2 Newly registered companies can apply 0% CIT rate not only in the first, but also in the second tax period (there is no longer a condition regarding the number of employees). 7% rate is applicable small entities if the units whose income for the tax period does not exceed EUR 300 000 and which do not meet the conditions according to Law on CIT Article 5, Part 3.
From 2025 according to article 30-2 of the Law on CIT the limitations will also be imposed on the deductibility of the purchase price and rental costs of cars. The new deduction regime will refer to the CO2 emissions of the car. Article 12(6) of the Law on CIT will also be repealed and the income of healthcare institutions for services financed by the PSDF will be classified as taxable income.
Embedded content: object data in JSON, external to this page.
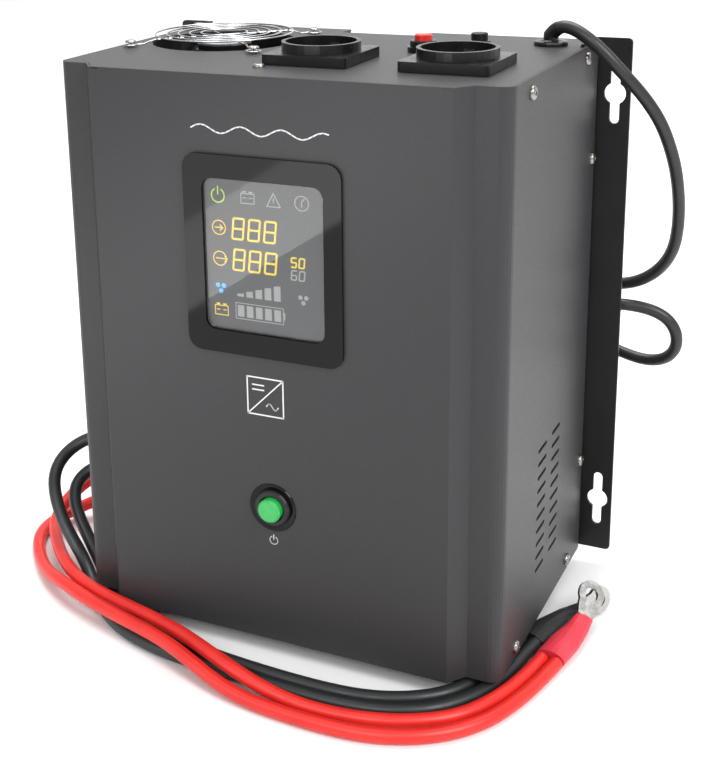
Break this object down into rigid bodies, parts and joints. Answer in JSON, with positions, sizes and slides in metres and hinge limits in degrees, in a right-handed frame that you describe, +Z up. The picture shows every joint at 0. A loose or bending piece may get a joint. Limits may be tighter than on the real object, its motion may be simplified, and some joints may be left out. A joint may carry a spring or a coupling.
{
  "type": "power inverter",
  "caption": "Wall-mounted power inverter in a grey steel case with fan, sockets, display, power button, mains lead and battery cables",
  "frame": {"origin": "on the floor under the middle of the case", "axes": "+X right seen from the front, -Y front, +Z up"},
  "size_m": [0.4004, 0.3515, 0.3566],
  "materials": {
    "case_paint": "satin grey powder coat",
    "black_steel": "black coated steel",
    "nickel": "nickel plated",
    "rubber": "matte black rubber",
    "black_plastic": "black moulded plastic",
    "chrome": "bright plated wire",
    "red_plastic": "glossy red plastic",
    "clear_lens": "clear acrylic",
    "lcd_glass": "dark display glass",
    "circuit_board": "green solder mask",
    "green_plastic": "glossy green plastic",
    "lamination": "stacked steel laminations",
    "winding_tape": "yellow insulating tape",
    "aluminium": "extruded",
    "capacitor_sleeve": "dark blue shrink sleeve",
    "black_cable": "soft black insulation",
    "red_cable": "soft red insulation",
    "red_sleeve": "red heat-shrink",
    "black_sleeve": "black heat-shrink",
    "tinned_copper": "tinned copper",
    "cord_pvc": "black PVC"
  },
  "bodies": {
    "case": {"battery_grommet_negative": "rubber", "battery_grommet_positive": "rubber", "battery_terminal_block": "black_plastic", "bracket_screw_lower_left": "nickel", "bracket_screw_lower_right": "nickel", "bracket_screw_upper_left": "nickel", "bracket_screw_upper_right": "nickel", "breaker_body": "black_plastic", "button_bezel": "black_plastic", "capacitor_1": "capacitor_sleeve", "capacitor_2": "capacitor_sleeve", "chassis": "case_paint", "display_bezel": "black_plastic", "display_board": "circuit_board", "display_lens": "clear_lens", "earth_clip_left": "nickel", "earth_clip_right": "nickel", "fan_frame": "black_plastic", "fan_guard": "chrome", "fan_screw_1": "nickel", "fan_screw_2": "nickel", "fan_screw_3": "nickel", "fan_screw_4": "nickel", "foot_front_left": "rubber", "foot_front_right": "rubber", "foot_rear_left": "rubber", "foot_rear_right": "rubber", "front_cover": "case_paint", "fuse_holder": "black_plastic", "heatsink_left": "aluminium", "heatsink_right": "aluminium", "lcd_module": "lcd_glass", "main_board": "circuit_board", "mains_coil": "cord_pvc", "mains_cord": "cord_pvc", "mains_cord_tail": "cord_pvc", "mains_gland": "black_plastic", "mains_plug": "black_plastic", "mains_strain_relief": "black_plastic", "mounting_bracket_left": "black_steel", "mounting_bracket_right": "black_steel", "negative_cable_1": "black_cable", "negative_cable_2": "black_cable", "negative_lug": "tinned_copper", "negative_sleeve": "black_sleeve", "positive_cable_1": "red_cable", "positive_cable_2": "red_cable", "positive_lug": "tinned_copper", "positive_sleeve": "red_sleeve", "socket_left": "black_plastic", "socket_right": "black_plastic", "switch_nut": "nickel", "transformer_core": "lamination", "transformer_winding": "winding_tape"},
    "fan_rotor": {"fan_rotor": "black_plastic"},
    "power_button": {"power_button": "green_plastic"},
    "breaker_button": {"breaker_button": "red_plastic"},
    "fuse_cap": {"fuse_cap": "black_plastic"}
  },
  "joints": [
    {"name": "fan_spin", "type": "hinge", "parent": "case", "child": "fan_rotor", "pos_m": [-0.081, 0.023, 0.326], "axis": [0, 0, 1], "continuous": true},
    {"name": "power_button_push", "type": "slide", "parent": "case", "child": "power_button", "axis": [0, 1, 0], "range_m": [0, 0.003], "stiffness_N_per_m": 400},
    {"name": "breaker_button_pop", "type": "slide", "parent": "case", "child": "breaker_button", "axis": [0, 0, 1], "range_m": [0, 0.004]},
    {"name": "fuse_cap_turn", "type": "hinge", "parent": "case", "child": "fuse_cap", "pos_m": [0.07, 0.058, 0.343], "axis": [0, 0, 1], "range_deg": [0, 90]}
  ]
}
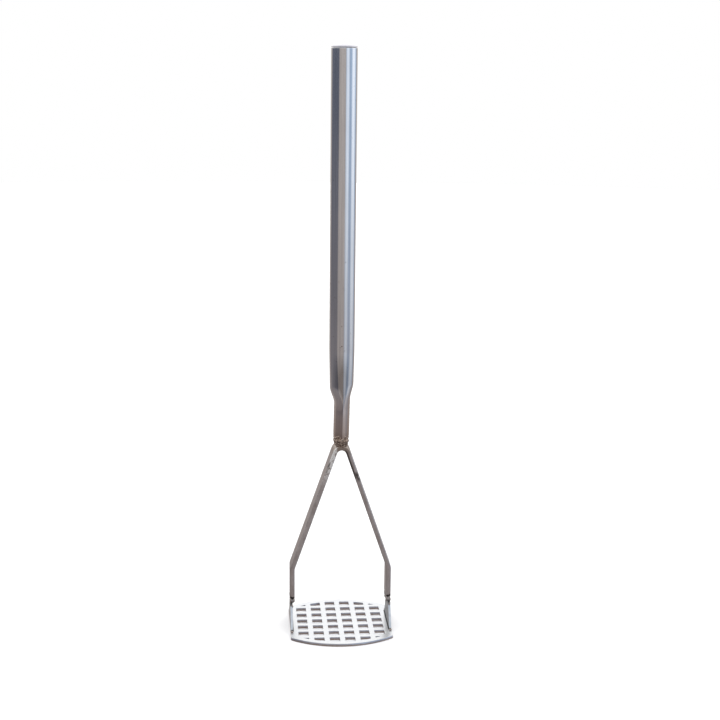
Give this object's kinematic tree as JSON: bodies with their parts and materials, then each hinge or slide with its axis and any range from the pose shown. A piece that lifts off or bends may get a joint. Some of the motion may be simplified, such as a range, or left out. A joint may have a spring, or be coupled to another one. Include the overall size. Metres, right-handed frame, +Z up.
{
  "type": "potato masher",
  "caption": "Long-handled potato masher: a round tube handle squeezed into a neck, a bent flat-bar yoke and a flat plate punched with square holes.",
  "frame": {"origin": "centre of the masher plate's underside, on the surface that the masher stands on", "axes": "+Z up the handle, X across the two legs of the yoke, Y from the front of the plate to the back"},
  "size_m": [0.1076, 0.12, 0.6057],
  "materials": {
    "tube_steel": "stainless tube, polished along its length with fine lengthwise lines",
    "bar_steel": "stainless flat bar, dull mill finish with a warm tint and ground patches",
    "plate_steel": "stainless sheet, satin, with punched hole edges",
    "weld_steel": "rough weld metal with brown heat tint"
  },
  "bodies": {
    "root": {"handle_tube": "tube_steel", "handle_end_cap": "tube_steel", "yoke_bar": "bar_steel", "masher_plate": "plate_steel", "ear_left": "bar_steel", "ear_right": "bar_steel", "neck_weld": "weld_steel", "leg_weld_left": "weld_steel", "leg_weld_right": "weld_steel", "ear_tack_left_front": "weld_steel", "ear_tack_left_rear": "weld_steel", "ear_tack_right_front": "weld_steel", "ear_tack_right_rear": "weld_steel"}
  },
  "joints": []
}
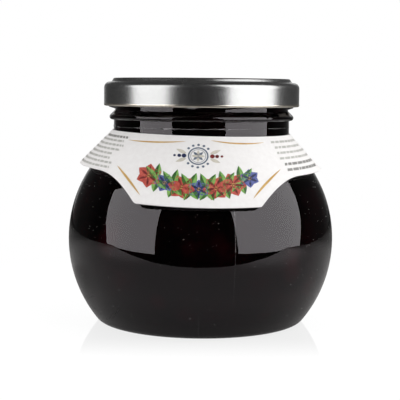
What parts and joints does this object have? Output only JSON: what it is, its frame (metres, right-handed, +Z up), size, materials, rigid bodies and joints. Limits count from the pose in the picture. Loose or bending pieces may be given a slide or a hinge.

3 The exemption applies to contributions for compulsory drivers’ civil liability insurance contracts concluded with individuals for vehicles that are not used for economic activity.
4 The preferential 9% VAT rate for heating, firewood, hot water is abolished, and the preferential 9% VAT rate is increased to 12%: for accommodation services, passenger transport, visiting art and cultural institutions and events.